Car il n’est plus temps de rappeler aux parties des négociations à Copenhague qu’elles aussi, à plus forte raison, sont les porteuses d’une responsabilité à l’égard de leurs citoyens et des générations futures. Il n’est plus temps d’attendre en spectateurs que ces parties s’extirpent de leur sieste aussi dogmatique que mortifère dans ses conséquences.

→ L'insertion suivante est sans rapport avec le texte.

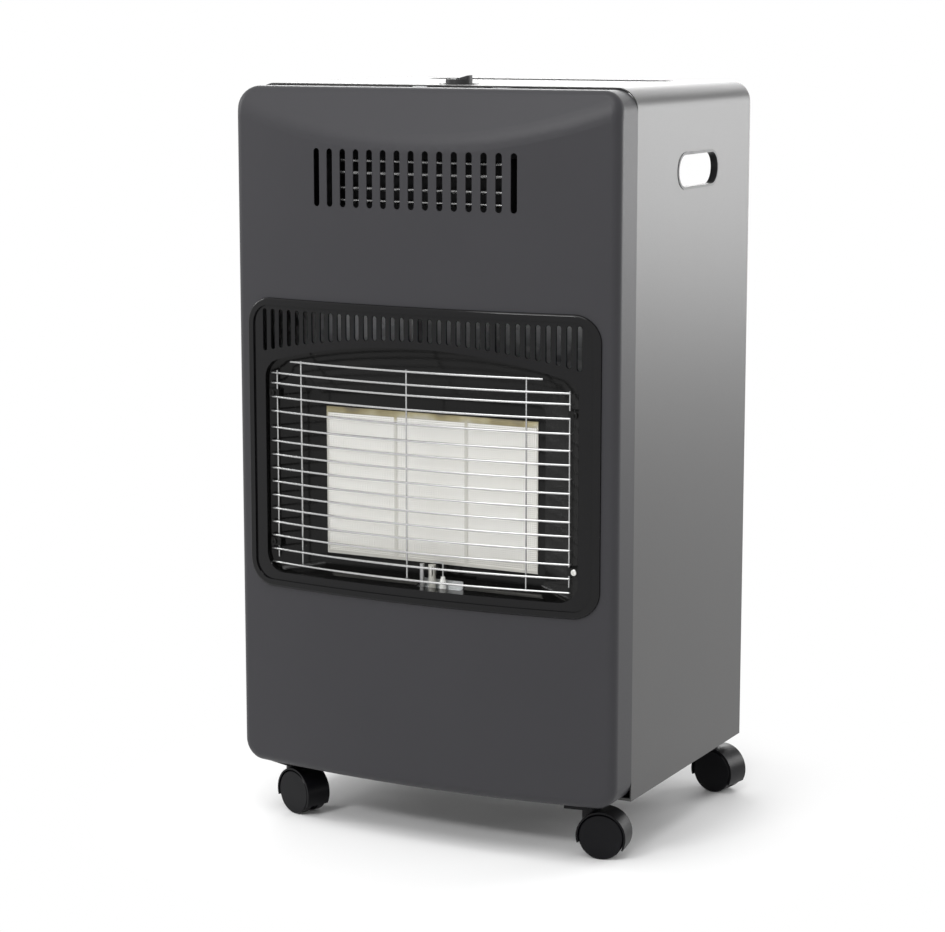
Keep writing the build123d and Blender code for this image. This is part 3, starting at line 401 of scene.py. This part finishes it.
blackPlastic = {
    "colour": (0.020, 0.020, 0.021),
    "worn": 1.8,
    "wornFrom": 0.60,
    "wornTo": 0.72,
    "wornRough": 0.08,
    "rough": 0.38,
    "shine": 0.45,
    "grainScale": 1300.0,
    "grainRough": 0.10,
    "grainStrength": 0.30,
    "grainDepth": 0.00012,
    "scuffScale": 40.0,
}
castorPlastic = dict(blackPlastic, colour=(0.004, 0.004, 0.005), rough=0.26, shine=0.13, grainStrength=0.15)
leadRubber = dict(blackPlastic, colour=(0.030, 0.029, 0.028), rough=0.55, shine=0.30)
whiteGlaze = dict(
    blackPlastic,
    colour=(0.84, 0.84, 0.81),
    worn=0.90,
    rough=0.14,
    shine=0.55,
    grainStrength=0.04,
    scuffScale=90.0,
)

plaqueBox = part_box("burner_plaque_centre")
finishes = {
    "case_paint": paintedSteel("casePaint", casePaint),
    "side_paint": paintedSteel("litSidePaint", litSidePaint),
    "baffle_paint": paintedSteel("shadedBafflePaint", shadedBafflePaint),
    "bezel_gloss": glossEnamel("bezelGloss", bezelGloss),
    "tray_enamel": glossEnamel("trayEnamel", trayEnamel),
    "guard_chrome": brightMetal("guardChrome", guardChrome),
    "screw_steel": brightMetal("screwSteel", screwSteel),
    "burner_steel": heatedSteel("burnerSteel", burnerSteel),
    "plaque_ceramic": perforatedCeramic("plaqueCeramic", plaqueCeramic, plaqueBox[0].y),
    "plated_steel": zincSheet("plateZinc", plateZinc),
    "pipe_aluminium": brightMetal("pipeAluminium", pipeAluminium),
    "brass": brightMetal("turnedBrass", turnedBrass),
    "insulator": mouldedPlastic("whiteGlaze", whiteGlaze),
    "lead_rubber": mouldedPlastic("leadRubber", leadRubber),
    "valve_alloy": brightMetal("valveAlloy", valveAlloy),
    "black_plastic": mouldedPlastic("blackPlastic", blackPlastic),
    "castor_plastic": mouldedPlastic("castorPlastic", castorPlastic),
    "stem_steel": brightMetal("stemSteel", stemSteel),
}


# ---- the carried-over nodes take the finish of their slot
smoothAngle = math.radians(35)
bpy.ops.object.select_all(action="DESELECT")
for subpart in frame["record"]["subparts"]:
    piece = frame["nodes"][subpart["node"]]
    piece.data.materials.clear()
    piece.data.materials.append(finishes[subpart["material_slot"]])
print("finishes on", len(frame["nodes"]), "nodes")


def finishPiece(piece, name, slot, body, *stoodFor):
    bpy.ops.object.transform_apply(location=True, rotation=True, scale=True)
    bpy.ops.object.shade_smooth_by_angle(angle=smoothAngle)
    piece.name = name
    piece.data.materials.clear()
    piece.data.materials.append(finishes[slot])
    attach(piece, body)
    if stoodFor:
        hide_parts(*stoodFor)
    piece.select_set(False)
    return piece


def selectFaces(piece, wanted):
    # in edit mode, leaves only the wanted faces selected
    mesh = bmesh.from_edit_mesh(piece.data)
    bpy.ops.mesh.select_all(action="DESELECT")
    for face in mesh.faces:
        if wanted(face):
            face.select_set(True)
    bmesh.update_edit_mesh(piece.data)


# ---- ceramic plaques: a slab whose face is pierced by straight rows of small holes
plaque = {"holePitch": 1.9 * mm, "holeRim": 0.50 * mm, "holeDepth": 0.9 * mm}
facingFront = -0.9  # a face whose normal's y is below this faces the front
nearby = 0.1 * mm


def piercedPlaque(node, name):
    low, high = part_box(node)
    size = high - low
    middle = (low + high) / 2
    bpy.ops.mesh.primitive_grid_add(
        x_subdivisions=round(size.x / plaque["holePitch"]),
        y_subdivisions=round(size.z / plaque["holePitch"]),
        size=1,
        location=(middle.x, low.y, middle.z),
        rotation=(math.radians(90), 0, 0),
    )
    slab = bpy.context.object
    slab.scale = (size.x, size.z, 1)
    bpy.ops.object.transform_apply(location=True, rotation=True, scale=True)
    bpy.ops.object.mode_set(mode="EDIT")
    bpy.ops.mesh.select_mode(type="FACE")
    bpy.ops.mesh.select_all(action="SELECT")
    bpy.ops.mesh.extrude_region_move(TRANSFORM_OT_translate={"value": (0, size.y, 0)})
    bpy.ops.mesh.select_all(action="SELECT")
    bpy.ops.mesh.normals_make_consistent(inside=False)
    selectFaces(
        slab,
        lambda face: face.normal.y < facingFront and abs(face.calc_center_median().y - low.y) < nearby,
    )
    bpy.ops.mesh.inset(thickness=plaque["holeRim"], use_individual=True)
    bpy.ops.mesh.extrude_region_move(TRANSFORM_OT_translate={"value": (0, plaque["holeDepth"], 0)})
    bpy.ops.object.mode_set(mode="OBJECT")
    return finishPiece(slab, name, "plaque_ceramic", "cabinet", node)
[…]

Il n’est plus temps, pour reprendre la belle idée de Michel Serres, d’attendre que la vie et la Terre puissent enfin siéger dans les instances de décision, nationales et internationales.

En attendant une improbable Organisation mondiale de l’environnement, en attendant que la gouvernance mondiale fasse une place à la notion de “biens communs” de l’humanité, les régions et les Etats fédérés du monde construisent ensemble des stratégies responsables pour l’avenir.

Elles construisent un modèle de société, mais aussi de relations internationales, dont les principes sont d’abord la coopération, la responsabilité et l’équité, et non plus la concurrence, le rapport de force et l’égoïsme.

Michèle Sabban est présidente de l’Assemblée des régions d’Europe et vice-présidente (PS) du conseil régional d’Ile-de-France.